WHAT YOU WILL DO —
Write out the complete material exactly as it stands.

#####

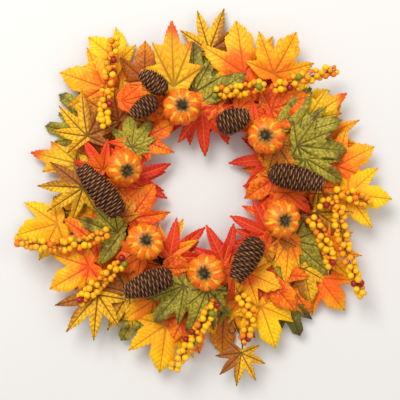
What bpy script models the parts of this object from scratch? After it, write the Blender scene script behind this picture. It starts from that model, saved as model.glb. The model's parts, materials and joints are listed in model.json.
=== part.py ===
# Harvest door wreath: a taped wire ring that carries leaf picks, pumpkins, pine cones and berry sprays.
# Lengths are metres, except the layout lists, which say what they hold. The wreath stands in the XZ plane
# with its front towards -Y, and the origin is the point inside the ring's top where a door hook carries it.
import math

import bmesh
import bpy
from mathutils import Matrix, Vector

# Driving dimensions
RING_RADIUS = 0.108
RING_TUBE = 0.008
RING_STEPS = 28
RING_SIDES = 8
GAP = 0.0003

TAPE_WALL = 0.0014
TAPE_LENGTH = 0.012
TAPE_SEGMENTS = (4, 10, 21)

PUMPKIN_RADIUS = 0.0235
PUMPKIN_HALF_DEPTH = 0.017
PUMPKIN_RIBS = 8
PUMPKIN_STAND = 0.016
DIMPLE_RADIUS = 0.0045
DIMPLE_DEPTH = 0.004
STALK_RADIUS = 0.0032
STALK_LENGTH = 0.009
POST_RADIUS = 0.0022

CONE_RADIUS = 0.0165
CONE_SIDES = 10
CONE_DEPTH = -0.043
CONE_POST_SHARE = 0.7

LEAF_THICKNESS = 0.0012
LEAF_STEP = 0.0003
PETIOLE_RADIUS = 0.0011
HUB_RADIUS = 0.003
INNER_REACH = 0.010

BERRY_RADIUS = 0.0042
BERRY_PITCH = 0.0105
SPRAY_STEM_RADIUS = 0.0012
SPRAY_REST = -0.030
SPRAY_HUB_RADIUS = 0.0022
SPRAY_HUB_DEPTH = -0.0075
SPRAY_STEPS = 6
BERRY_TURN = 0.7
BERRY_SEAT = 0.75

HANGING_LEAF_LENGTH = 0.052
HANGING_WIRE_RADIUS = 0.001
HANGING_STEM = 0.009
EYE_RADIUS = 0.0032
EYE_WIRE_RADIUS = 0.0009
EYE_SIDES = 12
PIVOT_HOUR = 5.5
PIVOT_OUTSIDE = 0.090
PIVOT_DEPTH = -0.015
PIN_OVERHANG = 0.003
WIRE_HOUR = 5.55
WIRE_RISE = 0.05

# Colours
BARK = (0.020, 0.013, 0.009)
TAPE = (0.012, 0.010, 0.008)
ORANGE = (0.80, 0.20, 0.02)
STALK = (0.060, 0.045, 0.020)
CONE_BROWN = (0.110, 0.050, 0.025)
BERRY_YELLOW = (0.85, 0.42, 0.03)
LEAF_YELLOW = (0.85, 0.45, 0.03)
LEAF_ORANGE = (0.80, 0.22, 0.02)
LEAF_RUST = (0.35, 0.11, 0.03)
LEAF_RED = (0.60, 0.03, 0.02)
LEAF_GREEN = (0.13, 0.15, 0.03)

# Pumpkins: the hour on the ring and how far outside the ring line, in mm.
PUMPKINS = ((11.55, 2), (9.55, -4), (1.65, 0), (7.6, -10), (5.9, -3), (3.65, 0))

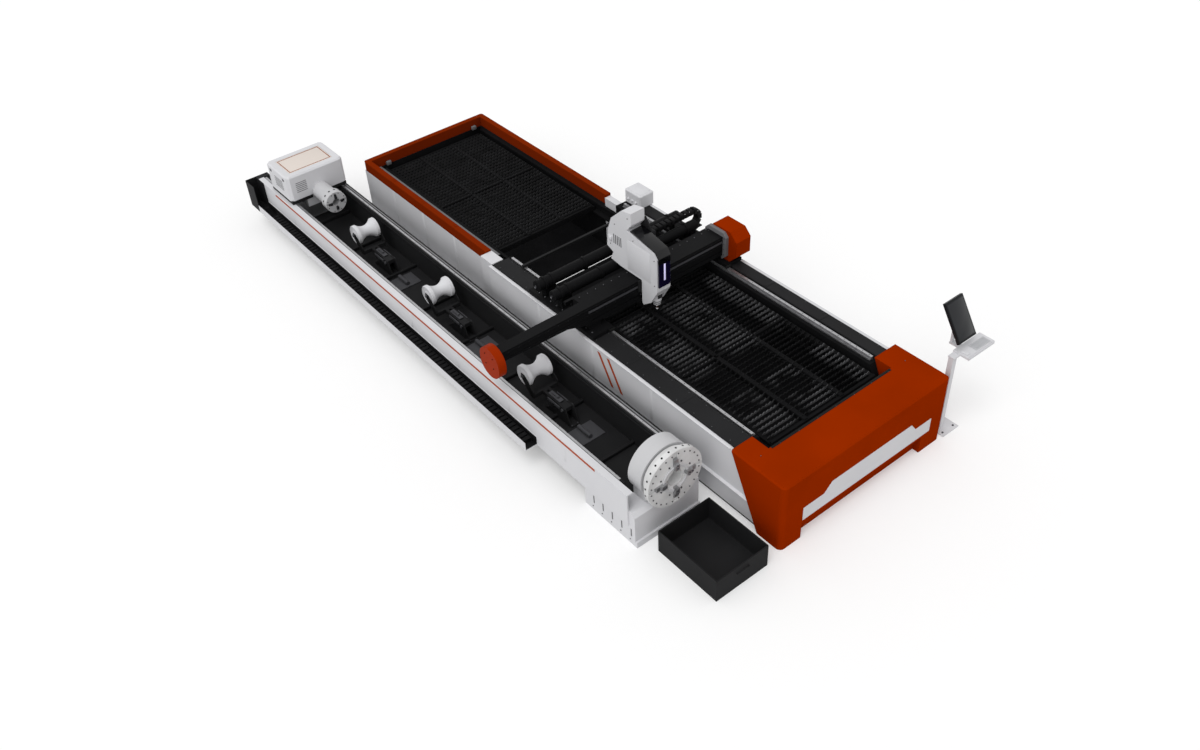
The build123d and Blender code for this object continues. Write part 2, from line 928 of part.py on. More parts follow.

#####

COMPLETE OUTPUT —
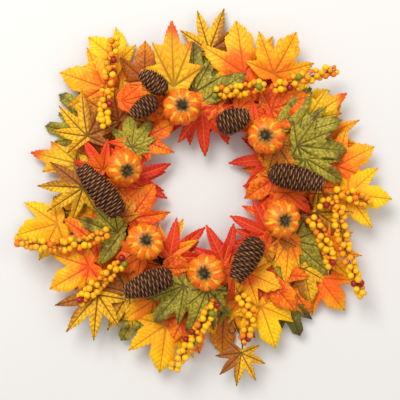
What bpy script models the parts of this object from scratch? After it, write the Blender scene script behind this picture. It starts from that model, saved as model.glb. The model's parts, materials and joints are listed in model.json.
=== part.py ===
# Harvest door wreath: a taped wire ring that carries leaf picks, pumpkins, pine cones and berry sprays.
# Lengths are metres, except the layout lists, which say what they hold. The wreath stands in the XZ plane
# with its front towards -Y, and the origin is the point inside the ring's top where a door hook carries it.
import math

import bmesh
import bpy
from mathutils import Matrix, Vector

# Driving dimensions
RING_RADIUS = 0.108
RING_TUBE = 0.008
RING_STEPS = 28
RING_SIDES = 8
GAP = 0.0003

TAPE_WALL = 0.0014
TAPE_LENGTH = 0.012
TAPE_SEGMENTS = (4, 10, 21)

PUMPKIN_RADIUS = 0.0235
PUMPKIN_HALF_DEPTH = 0.017
PUMPKIN_RIBS = 8
PUMPKIN_STAND = 0.016
DIMPLE_RADIUS = 0.0045
DIMPLE_DEPTH = 0.004
STALK_RADIUS = 0.0032
STALK_LENGTH = 0.009
POST_RADIUS = 0.0022

CONE_RADIUS = 0.0165
CONE_SIDES = 10
CONE_DEPTH = -0.043
CONE_POST_SHARE = 0.7

LEAF_THICKNESS = 0.0012
LEAF_STEP = 0.0003
PETIOLE_RADIUS = 0.0011
HUB_RADIUS = 0.003
INNER_REACH = 0.010

BERRY_RADIUS = 0.0042
BERRY_PITCH = 0.0105
SPRAY_STEM_RADIUS = 0.0012
SPRAY_REST = -0.030
SPRAY_HUB_RADIUS = 0.0022
SPRAY_HUB_DEPTH = -0.0075
SPRAY_STEPS = 6
BERRY_TURN = 0.7
BERRY_SEAT = 0.75

HANGING_LEAF_LENGTH = 0.052
HANGING_WIRE_RADIUS = 0.001
HANGING_STEM = 0.009
EYE_RADIUS = 0.0032
EYE_WIRE_RADIUS = 0.0009
EYE_SIDES = 12
PIVOT_HOUR = 5.5
PIVOT_OUTSIDE = 0.090
PIVOT_DEPTH = -0.015
PIN_OVERHANG = 0.003
WIRE_HOUR = 5.55
WIRE_RISE = 0.05

# Colours
BARK = (0.020, 0.013, 0.009)
TAPE = (0.012, 0.010, 0.008)
ORANGE = (0.80, 0.20, 0.02)
STALK = (0.060, 0.045, 0.020)
CONE_BROWN = (0.110, 0.050, 0.025)
BERRY_YELLOW = (0.85, 0.42, 0.03)
LEAF_YELLOW = (0.85, 0.45, 0.03)
LEAF_ORANGE = (0.80, 0.22, 0.02)
LEAF_RUST = (0.35, 0.11, 0.03)
LEAF_RED = (0.60, 0.03, 0.02)
LEAF_GREEN = (0.13, 0.15, 0.03)

# Pumpkins: the hour on the ring and how far outside the ring line, in mm.
PUMPKINS = ((11.55, 2), (9.55, -4), (1.65, 0), (7.6, -10), (5.9, -3), (3.65, 0))

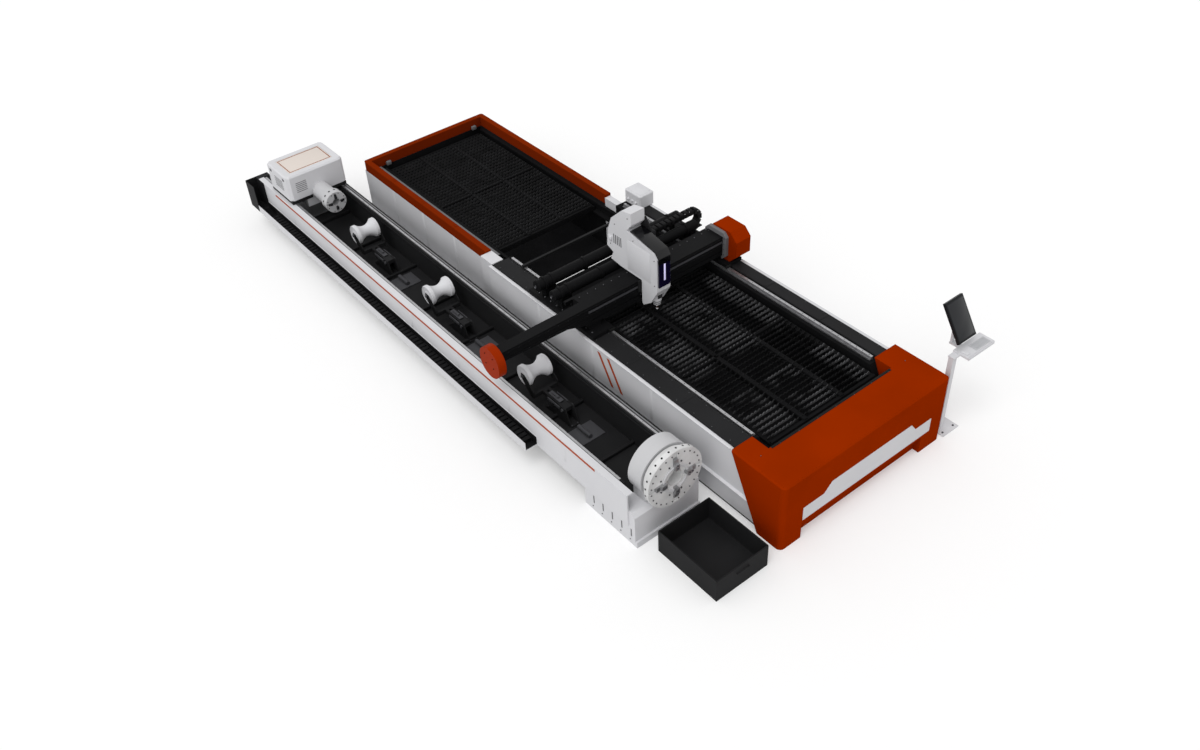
The build123d and Blender code for this object continues. Write part 2, from line 928 of part.py on. More parts follow.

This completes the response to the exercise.